The real Tahrir “revolutionists,” the disorganised organisers, seemed not to follow any particular sect, party or political ideology – but expressed rather deterministic opposition to the governance status quo, and to many of the options that the more organised parties are putting on the table.
Poverty was also something that struck me. A family consisting of two parents and their 6 children, slept on the street, simply because they received free food and blankets from the volunteers. An almost post-apocalyptic scene that I encountered at a later hour, and something that I’ll never forget.
The most fascinating aspect of it all is the joy, the determination, the pride, and the strength in many faces – the type of faces that tell you, we’re all stakeholders in this.
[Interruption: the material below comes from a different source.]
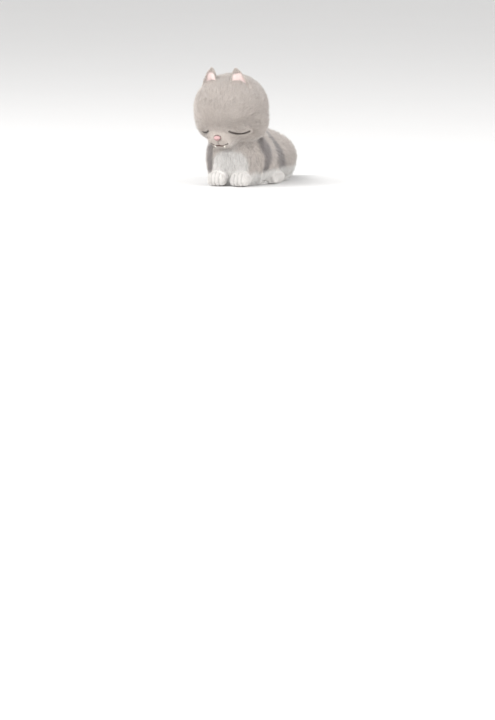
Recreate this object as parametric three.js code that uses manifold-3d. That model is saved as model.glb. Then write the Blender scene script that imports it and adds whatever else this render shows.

The fresh scent of hope after decades of hopelessness. All with the modest twist of brotherly and sisterly sympathy. This last bit, is something I have never seen before, anywhere, ever. I could go into the political analysis of what is happening in Egypt, but it is irrelevant, in every possible way. This is the very atom-heart of a long due, generational revolution that will create a parallel world order, if it doesn’t really break the rather fragile, illusionary, and patriarchal global political orders.
Mine fremhævelser. Tilbageslag eller ej, og hvor langt der end somme tider kan forekomme at være tilbage – der er også sket noget vigtigt. Der er, som jeg så herover, dukket et mod til at være fri og kræve et frit og retfærdigt samfund.